As you yourself point out, moral reasoning seems to be much more case-based, and what type of reasoning is perfectly suited to this? Why...analogy formation of course!
The limitations of Bayes are quickly exposed in moral reasoning... general moral conclusions need to specify all relevant features of a situation in every possible case. But if you look at how humans actually deal with morality, its all story telling (narrative), metaphor and analogy formation (which are all tied to specific contexts) because only analogy formation can handle the case-based reasoning required.
I maintain that aesthetic sensibilities are the true basis of morality/values, not giving people what they want. Giving people what they want is merely a special case of aesthetic sensibilities. Aesthetic sensibilities are closely tied with analogy formation, since, (as I mentioned), humans use story telling/narrative (metaphor/analogy) extensively in moral reasoning. You yourself have agreed that stories are used to indicate who to blame/praise.
Richard, I added to the post, hoping to clarify.
Norman, bias is error; unreliability is from the expectation that there is error.
Kevin, you can't reduce your intuition error just by endorsing some grand viewpoint.
Sarang; if you know another comparably simple pattern, do tell.
Hi Robin, you seem to make two non-sequiturs here:
(1) "usually it is fine to do what you want... [i.e.] it is usually good for people do things to get what they want."
Note that something could be permissible ("fine") without it being good. One test is to ask whether the contrary option would have been "not fine". But that may be too strict. You may simply want to start from the premise that it's better for people to get what they want, no matter the fact that it's also "fine" for them to refrain from doing so.

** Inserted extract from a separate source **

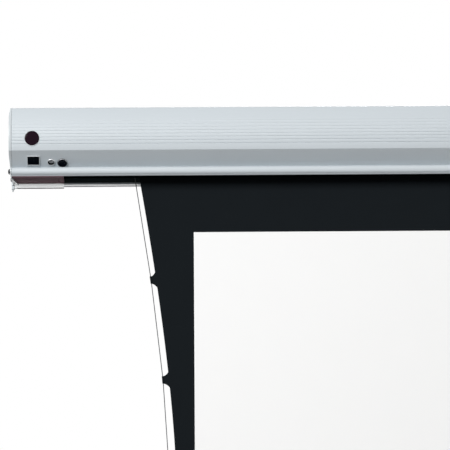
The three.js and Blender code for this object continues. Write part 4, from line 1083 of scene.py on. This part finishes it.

(2) "This basically picks something close to preference utilitarianism"
Careful. We started off with cases of agent-relative norms: S should do whatever S herself wants. How, exactly, do you propose to move from this to the agent-neutral norm that one ought to promote everyone's preferences? Certainly some argument is required; for on the face of it, the logic of your argument (at least as stated) should lead you to egoism, not utilitarianism.
1. Not sure I see the point of fitting in the limit of huge noise. The point of fitting data to a curve is to predict and extrapolate; the larger the noise, the lousier the extrapolation; in the limit of very large noise any model, simple or otherwise, has very low predictive power.
2. Your argument seems to assume that universal features are a more important feature of morality than particular features. If one thinks of ethics as more like aesthetics than like science, this doesn't work. All Victorian novels were printed on paper; this is, however, the least interesting thing about them.
3. It seems at least arguable that moral systems are "good" or "bad" depending the extent that they yield a rich and integrated picture of life, and that the correct objects to look at are the links and interactions between precepts, rather than precepts themselves.
4. Do you have any data to indicate that _the_ simplest and most consistent pattern is what you identify, or is that entirely speculative?